Hasil survei tersebut juga menemukan adanya peningkatan tren penerimaan publik terhadap presiden perempuan. Tren saat ini berada di angka 55,5 persen, meningkat 21,3 persen dibanding survei KedaiKOPI pada tahun sebelumnya pada 2021.
Temuan tersebut mempertegas survei sebelumnya yang dilakukan Lembaga Demografi Fakultas Ekonomi dan Bisnis Universitas Indonesia (LD FEB UI) bekerjasama dengan International NGO Forum on Indonesian Development.

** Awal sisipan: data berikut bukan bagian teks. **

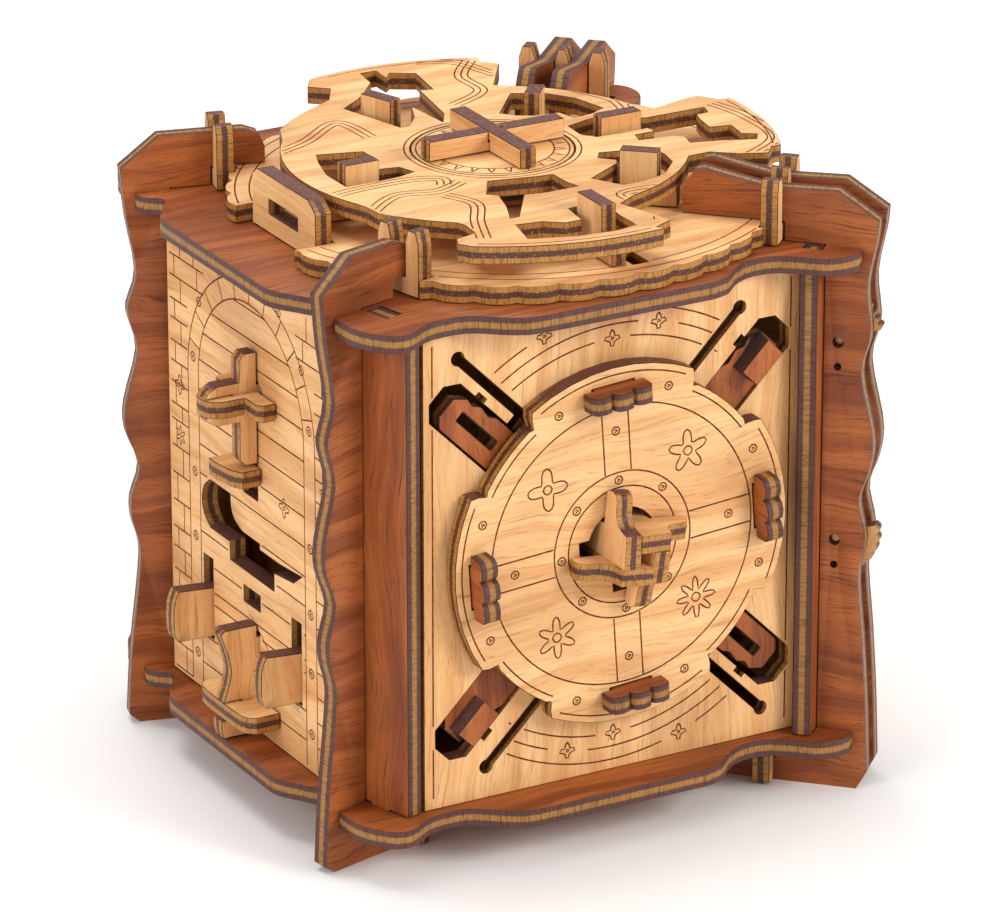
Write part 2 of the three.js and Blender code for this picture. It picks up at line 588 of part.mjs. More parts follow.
// Pull at the foot of the door: a wavy upright crossed by a wing.
const PULL_WING = 21;
const pullEdge = smooth([[9, 14.6], [9.6, 17], [9.2, 22], [7.6, 27], [7, 31], [8.2, 36], [9.6, 39.6]], 18);
const pullUpright = [[LOOSE, 14.6], ...pullEdge, [8.4, 40.4], [LOOSE, 40.4], [LOOSE, 37.6], [-14, 37.6],
  [-14, 26], [LOOSE, 26]];
const pullLap = rectangle(4.6, 20, PULL_WING - LAP, PULL_WING + LAP);
piece(box, 'pull_upright', carve(standing(pullUpright, [], OUT, UP),
  [standing(pullLap, [], OUT, UP, PLY + 2)]), birch, LEFT, DOOR.pullY, 0);
const pullWing = [[LOOSE, -12.4], ...smooth([[6, -12.4], [8.4, -9.6], [8.8, 0], [8.4, 9.6], [6, 12.4]], 12),
  [LOOSE, 12.4]];
piece(box, 'pull_wing', carve(standing(pullWing, [], OUT, ALONG),
  [standing(rectangle(-1, 4.9, -LAP, LAP), [], OUT, ALONG, PLY + 2)]), birch, LEFT, DOOR.pullY, PULL_WING);

// ---- maze wheel -------------------------------------------------------------------------------------------
// Three broad lobes on a smaller round body. The lobes leave the fins' hooks free between them.
const BODY_RADIUS = 43.4;

function wheelArc(from, to, radius, steps) {
  return Array.from({ length: steps + 1 }, (_, k) => [radius, from + ((to - from) * k) / steps]);
}

function wheelOutline() {
  const points = [
    ...wheelArc(-27, 4, WHEEL_RADIUS, 9), [61.2, 4.4], [58.7, 9], [55.3, 9.4], [45.4, 8],
    ...wheelArc(12, 56, BODY_RADIUS, 11), [43.7, 60.5], [59.1, 59.4], [60.6, 63.4],
    ...wheelArc(64, 99, WHEEL_RADIUS, 10), [63.2, 102], [59.5, 105.6], [55.1, 102.6], [49.5, 109],
    ...wheelArc(115, 136, 49, 5), ...wheelArc(144, 205, 46.9, 14), ...wheelArc(211, 232, 49.2, 5),
    [50.4, 234], [55.2, 237], [59.4, 233.4], [62.4, 234], ...wheelArc(237, 276, WHEEL_RADIUS, 11), [62, 275],
    [60.4, 280], [50.9, 279], [45.6, 278], ...wheelArc(286, 324, BODY_RADIUS, 9),
    [47.8, 328], [54.4, 327], [60.8, 328], [61.6, 332],
  ];
  return points.map(([radius, degrees]) => polar(radius, degrees));
}

// The slots of the maze, in the wheel's own directions.
const MAZE = [
  [[-40.2, -7], [-32, -7], [-27, -6.6], [-22.6, -5.4], [-24, -1], [-29, 0], [-26, 7], [-26, 12], [-36, 15],
    [-38, 10], [-40.2, 2]],
  [[-12, 26], [-11, 22], [-9, 22], [-5, 27], [-2, 34], [-1, 21], [2, 26], [5, 43], [8, 42], [10, 54], [5, 57],
    [3, 55], [3, 60], [-1, 60], [-2, 53], [-7, 47], [-10, 44], [-16, 40]],
  [[13, 20], [15.5, 17], [19, 15], [25, 14], [26, 9], [31, 10], [35, 12], [33, 21], [29, 27], [22, 31]],
  [[21.6, -1.5], [24, -4.6], [36.8, -4.8], [37, -7.4], [32, -7.4], [31, -11], [39, -12], [41, -14], [40, -18],
    [47, -20], [54, -23], [56, -20], [53, -18], [54, -12], [49, -11], [50, -5], [51, -2], [54, -2], [55, 1.5],
    [40, 1.5], [29, 7], [22, 5]],
  [[9, -28], [13, -35], [18, -35], [24.5, -33], [30, -27], [31, -22], [31, -20], [23, -15], [19, -14],
    [17, -17], [20, -20], [19, -22]],
  [[-22, -55], [-12, -58.5], [-3, -59.5], [2.4, -58.5], [2.4, -51], [3.6, -44], [2.6, -41.5], [-5, -42.5],
    [-6, -50], [-10, -50], [-14, -47], [-20, -46]],
  [[-19, -42], [-17, -42], [-9, -30], [-4, -31], [4, -31], [3, -27], [3, -21.5], [-1, -21], [-11.5, -18.5],
    [-16, -26], [-14, -28], [-16, -35]],
];
const wheelGroup = new THREE.Group();
wheelGroup.position.set(LID_X, LID_Y, WHEEL);
box.add(wheelGroup);
const hubHole = circle(0, 0, HUB_RADIUS + GAP, 48);
piece(wheelGroup, 'maze_wheel', lying(wheelOutline(), [hubHole, ...MAZE]), birch);

// Pins stand on feet in the gap under the wheel and reach up through its slots.
const PIN_TOP = 7.9;
const PIN_LOW = DISC_TOP + GAP - WHEEL;
const PIN_FOOT = 4.4;
const PINS = [
  { name: 'left', x: -35, y: -2.7, turn: 0, length: 8.5 },
  { name: 'back', x: -9.9, y: 33.7, turn: -70, length: 9 },
  { name: 'back_right', x: 22.4, y: 21.1, turn: 50, length: 7 },
  { name: 'right', x: 30.7, y: -1.7, turn: 0, length: 10.4 },
  { name: 'front_right', x: 22.5, y: -25.8, turn: -41, length: 8.6 },
  { name: 'front', x: -1.7, y: -48.7, turn: 90, length: 10.8 },
];
for (const pin of PINS) {
  const half = pin.length / 2;
  const foot = half + PIN_FOOT;
  const shape = [[-foot, PIN_LOW], [foot, PIN_LOW], [foot, -LOOSE], [half, -LOOSE], [half, PIN_TOP],
    [-half, PIN_TOP], [-half, -LOOSE], [-foot, -LOOSE]];
  const board = standing(shape, [], [1, 0, 0], UP, PLY - 0.4);
  const mesh = piece(wheelGroup, `pin_${pin.name}`, board, birch, pin.x, pin.y, 0);
  mesh.rotation.z = THREE.MathUtils.degToRad(pin.turn);
}

// Hub disc with its axle, and the cross handle of two halved boards that stand on it.
const AXLE_RADIUS = 4.5;
const AXLE_LONG = 26;
const axle = rod(AXLE_RADIUS, AXLE_LONG).rotateX(Math.PI / 2).translate(0, 0, 1 - AXLE_LONG / 2);
const hubDisc = join(lying(circle(0, 0, HUB_RADIUS, 48)), [axle]);
const hub = new THREE.Group();
hub.position.set(LID_X, LID_Y, WHEEL);
box.add(hub);
piece(hub, 'hub_disc', hubDisc, birch);
const CROSS_LOW = PLY + GAP;
const CROSS_HIGH = PLY + 4.8;
const crossX = carve(standing(rectangle(-17, 17, CROSS_LOW, CROSS_HIGH), [], [1, 0, 0], UP),
  [block(-LAP, LAP, -5, 5, CROSS_LOW + 2.1, CROSS_HIGH + 1)]);
piece(hub, 'cross_board_across', crossX, birch);
const crossY = carve(standing(rectangle(-16, 16, CROSS_LOW, CROSS_HIGH), [], ALONG, UP),
  [block(-5, 5, -LAP, LAP, CROSS_LOW - 1, CROSS_LOW + 2.4)]);
piece(hub, 'cross_board_along', crossY, birch);

// Washer that carries the wheel on the lid disc.
const washer = lying(circle(0, 0, 15), [circle(0, 0, AXLE_RADIUS + LOOSE)]);
piece(box, 'wheel_washer', washer, birch, LID_X, LID_Y, DISC_TOP + GAP);

// ---- fans -------------------------------------------------------------------------------------------------
// Scalloped quarter fans between the twin fins at the front right, each turning on its own pin.
const FAN_THICK = PLY - 0.8;

function fanOutline(from, to) {
  const points = [[0, 0]];
  const lobes = 5;
  for (let k = 0; k <= lobes * 4; k += 1) {
    const a = THREE.MathUtils.degToRad(from + ((to - from) * k) / (lobes * 4));
    const r = FAN_RADIUS - 0.7 * (1 - Math.abs(Math.sin((Math.PI * k) / 4)));
    points.push([r * Math.cos(a), r * Math.sin(a)]);
  }
  return points;
}

const fanCorner = new THREE.Group();
fanCorner.position.set(DIAGONAL, -DIAGONAL, 0);
fanCorner.rotation.z = -Math.PI / 4;
box.add(fanCorner);
for (const [k, [name, from, to]] of [['upper', 14, 66], ['lower', -58, 18]].entries()) {
  const hubRound = facingFront(circle(0, 0, 2.9), [], FAN_THICK);
  const fan = join(facingFront(fanOutline(from, to), [], FAN_THICK), [hubRound, rod(FAN_PIN, 2.2 * PLY, 16)]);
  piece(fanCorner, `fan_${name}`, fan, birch, FAN_PIVOT, 0, FAN_HEIGHTS[k]);
}

// ---- drawer ------------------------------------------------------------------------------------------------
const TRAY_HALF = DRAWER.half - LOOSE;
const TRAY_FRONT = REAR - DRAWER.length;
const TRAY_LOW = DRAWER.low + LOOSE;
const trayBlock = block(-TRAY_HALF, TRAY_HALF, TRAY_FRONT, REAR, TRAY_LOW, DRAWER.high - LOOSE);
const hollowHalf = TRAY_HALF - DRAWER.wall;
const trayHollow = block(-hollowHalf, hollowHalf, TRAY_FRONT + DRAWER.wall, REAR - DRAWER.wall,
  TRAY_LOW + DRAWER.wall, DRAWER.high + 1);
piece(box, 'drawer_tray', carve(trayBlock, [trayHollow]), birch);

// Its front covers the mouth, and has a half-round pull along its middle.
const front = rectangle(-DRAWER.half - 4, DRAWER.half + 4, DRAWER.low - 3, DRAWER.high + 4);
const pullRib = lying([[-14, 0], [14, 0], [12.4, 4], [7.6, 7.4], [0, 8.6], [-7.6, 7.4], [-12.4, 4]]);
pullRib.translate(0, PLY / 2 - 0.5, (DRAWER.low + DRAWER.high - PLY) / 2);
piece(box, 'drawer_front', join(facingFront(front), [pullRib]), birch, 0, REAR + GAP + PLY / 2, 0);

// The origin is the middle of the footprint.
const extent = new THREE.Box3().setFromObject(box, true);
box.position.set(-(extent.min.x + extent.max.x) / 2, -(extent.min.y + extent.max.y) / 2, 0);

export default box;
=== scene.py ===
"""Looks of a wooden puzzle box: laser-cut ply with burnt edges, engraved faces, a dial and a maze wheel."""
import json
import math

import bmesh
import bpy
import numpy as np
from mathutils import Matrix, Vector


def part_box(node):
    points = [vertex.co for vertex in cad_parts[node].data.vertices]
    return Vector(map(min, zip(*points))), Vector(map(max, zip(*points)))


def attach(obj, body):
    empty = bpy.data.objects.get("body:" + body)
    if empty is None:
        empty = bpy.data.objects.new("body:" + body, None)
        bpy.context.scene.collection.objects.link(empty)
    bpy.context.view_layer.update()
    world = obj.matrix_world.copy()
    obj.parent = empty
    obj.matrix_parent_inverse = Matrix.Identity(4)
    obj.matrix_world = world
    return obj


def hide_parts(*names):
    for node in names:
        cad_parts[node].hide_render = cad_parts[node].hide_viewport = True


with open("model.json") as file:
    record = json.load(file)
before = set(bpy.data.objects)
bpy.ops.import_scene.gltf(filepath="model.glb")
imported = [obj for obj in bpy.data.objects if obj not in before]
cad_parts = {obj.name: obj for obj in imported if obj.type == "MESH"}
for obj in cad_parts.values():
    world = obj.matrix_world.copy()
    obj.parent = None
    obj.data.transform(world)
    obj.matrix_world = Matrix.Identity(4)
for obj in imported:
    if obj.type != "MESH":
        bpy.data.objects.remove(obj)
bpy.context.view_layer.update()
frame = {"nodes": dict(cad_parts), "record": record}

# ---- studio -----------------------------------------------------------------------------------
# A pale floor that runs into a pale room, one large lamp to the right of the front, a weaker one on
# the door's side and a broad one above.
scene = bpy.context.scene
scene.view_settings.view_transform = "Standard"
scene.world = bpy.data.worlds.new("room")
scene.world.use_nodes = True
scene.world.node_tree.nodes["Background"].inputs["Color"].default_value = (1.0, 1.0, 1.0, 1)
scene.world.node_tree.nodes["Background"].inputs["Strength"].default_value = 0.62


def aim(obj, place, target):
    """Puts obj at place and turns its -Z axis towards target."""
    obj.location = place
    obj.rotation_euler = (Vector(target) - Vector(place)).to_track_quat("-Z", "Y").to_euler()


camera = bpy.data.objects.new("camera", bpy.data.cameras.new("camera"))
scene.collection.objects.link(camera)
camera.data.lens = 245.3
camera.data.sensor_width = 36
camera.data.clip_end = 20
EYE = Vector((-0.6872, -1.2380, 0.6325))
aim(camera, EYE, EYE + Vector((0.4533, 0.8111, -0.3697)))
scene.camera = camera

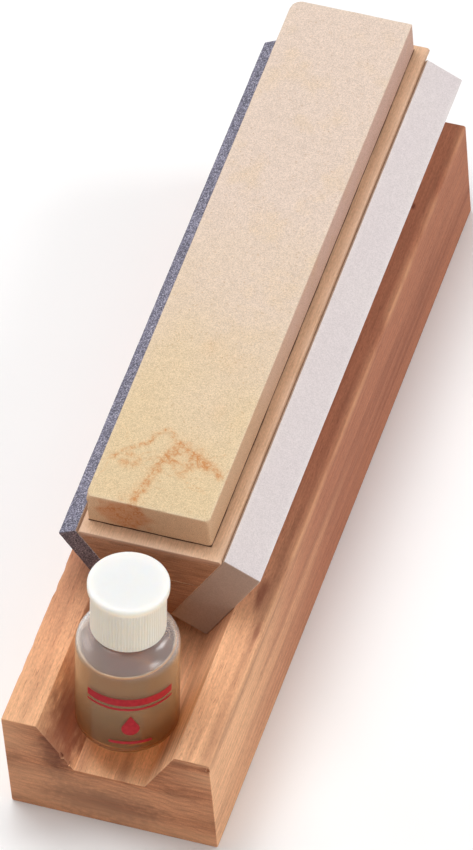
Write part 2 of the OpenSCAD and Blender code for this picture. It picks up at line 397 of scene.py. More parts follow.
def red_print():
    """Screen-printed red ink, slightly thin in places."""
    s = Surface("red_print", {"Specular IOR Level": 0.3})
    thin = s.span(s.noise(0.9, detail=3.0), 0.35, 0.7)
    base = s.mix(thin, colour(162, 18, 30), colour(182, 34, 42))
    s.raise_by(s.noise(0.5), 0.01)
    return s.finish(base, scaled(s, thin, 0.35, 0.5))


# ---- mesh tools


def wander(points, size, seed):
    """Smooth noise from about -1 to 1 at each point, with features about `size` across."""
    shift = Vector((31.7, 12.9, 5.3)) * seed
    return np.array([noise.noise(Vector(p) / size + shift) for p in points])


def arc(centre, radii, start, end, steps):
    """Points on an ellipse's arc, from one angle to another in degrees."""
    (u, v), (wide, high) = centre, radii
    angles = np.radians(np.linspace(start, end, steps + 1))
    return [(u + wide * math.cos(a), v + high * math.sin(a)) for a in angles]


def filleted(corners, closed, steps=5):
    """An outline through corners of (u, v, radius), each rounded by its own radius."""
    outline = []
    count = len(corners)
    for i, (u, v, radius) in enumerate(corners):
        here = Vector((u, v))
        if radius == 0 or (not closed and i in (0, count - 1)):
            outline.append((u, v))
            continue
        back = (Vector(corners[i - 1][:2]) - here).normalized()
        ahead = (Vector(corners[(i + 1) % count][:2]) - here).normalized()
        half = back.angle(ahead) / 2
        middle = here + (back + ahead).normalized() * radius / math.sin(half)
        start = here + back * radius / math.tan(half) - middle
        end = here + ahead * radius / math.tan(half) - middle
        for k in range(steps + 1):
            spoke = start.lerp(end, k / steps).normalized() * radius
            outline.append(tuple(middle + spoke))
    return outline


def refined(outline, step, closed=False, fine=None):
    """Adds points so that no side is longer than step. `fine` is (low, high, step) for the
    part of the outline between two heights."""
    ends = outline[1:] + outline[:1] if closed else outline[1:]
    result = []
    for a, b in zip(outline, ends):
        span = step
        if fine and fine[0] < (a[1] + b[1]) / 2 < fine[1]:
            span = fine[2]
        parts = max(1, math.ceil(math.dist(a, b) / span))
        for k in range(parts):
            share = k / parts
            result.append((a[0] + (b[0] - a[0]) * share, a[1] + (b[1] - a[1]) * share))
    return result if closed else [*result, outline[-1]]


def revolved(outline, segments, loop=False, shape=None):
    """Points and faces of an outline of (radius, height) turned round z. `shape` may change
    a point's radius from its (radius, height, angle)."""
    points, rings, faces = [], [], []
    for radius, height in outline:
        count = 1 if radius == 0 else segments
        rings.append(range(len(points), len(points) + count))
        for k in range(count):
            angle = 2 * math.pi * k / segments
            reach = shape(radius, height, angle) if shape and radius else radius
            points.append((reach * math.cos(angle), reach * math.sin(angle), height))
    pairs = list(zip(rings, rings[1:]))
    if loop:
        pairs.append((rings[-1], rings[0]))
    for low, high in pairs:
        for k in range(segments):
            corners = (
                low[k % len(low)],
                low[(k + 1) % len(low)],
                high[(k + 1) % len(high)],
                high[k % len(high)],
            )
            faces.append(list(dict.fromkeys(corners)))
    return np.array(points), faces


def swept(outline, y_start, y_end, step, end_round):
    """Points and faces of a closed (x, z) outline run along y, its two ends eased over."""
    flat = np.array(outline)
    ahead = np.roll(flat, -1, 0) - flat
    ahead /= np.linalg.norm(ahead, axis=1)[:, None]
    behind = np.roll(ahead, 1, 0)
    inward = np.stack([-(ahead + behind)[:, 1], (ahead + behind)[:, 0]], 1)
    inward /= np.maximum(np.linalg.norm(inward, axis=1), 1e-9)[:, None]
    quarter = np.radians([0, 22.5, 45, 67.5, 90])
    easing = [(end_round * (1 - math.sin(a)), end_round * (1 - math.cos(a))) for a in quarter]
    middle = np.arange(y_start + end_round, y_end - end_round, step)[1:]
    stations = [(y_start + depth, inset) for inset, depth in easing]
    stations += [(y, 0.0) for y in middle]
    stations += [(y_end - depth, inset) for inset, depth in reversed(easing)]
    count = len(flat)
    points = np.zeros((len(stations) * count, 3))
    for i, (y, inset) in enumerate(stations):
        x, z = (flat + inward * inset).T
        points[i * count:(i + 1) * count] = np.stack([x, np.full(count, y), z], 1)
    near_end = tessellate_polygon([[Vector((x, z, 0)) for x, z in flat]])
    last = (len(stations) - 1) * count
    faces = [list(corners) for corners in near_end]
    faces += [[last + k for k in reversed(corners)] for corners in near_end]
    for i in range(len(stations) - 1):
        for k in range(count):
            a, b = i * count + k, i * count + (k + 1) % count
            faces.append([a, a + count, b + count, b])
    return points, faces


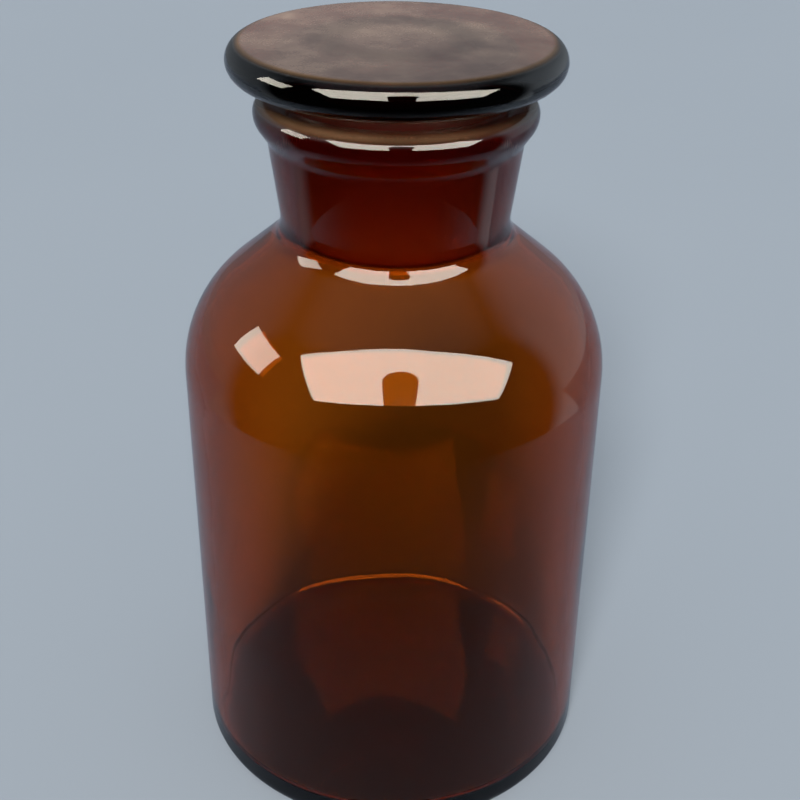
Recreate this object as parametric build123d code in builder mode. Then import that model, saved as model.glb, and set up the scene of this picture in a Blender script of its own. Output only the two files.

Survei ini menemukan bahwa lebih dari 90 persen anak muda mendukung sosok perempuan sebagai presiden Indonesia. Sebanyak 46 persen dukungan berasal dari generasi Z (berusia 18-24 tahun) dan yang lain (42 persen) dari generasi milenial (berusia 25-40 tahun).
Pramelani dalam penelitian berjudul “Millenial’s Perceptions of the Leadership of Indonesian Presidential Candidates in 2024” (2021) menyebut, kecenderungan anak muda lebih menyukai kandidat perempuan merupakan konsekuensi logis dari proses demokratisasi itu sendiri. Khususnya juga, karena makin seringnya isu-isu nonpupuler dibicarakan, termasuk isu minoritas dan perempuan.
“Semakin terbukanya kanal diskusi, terutama terkait isu-isu perempuan, juga memperkuat kecenderungan tersebut,” tulis laporan tersebut.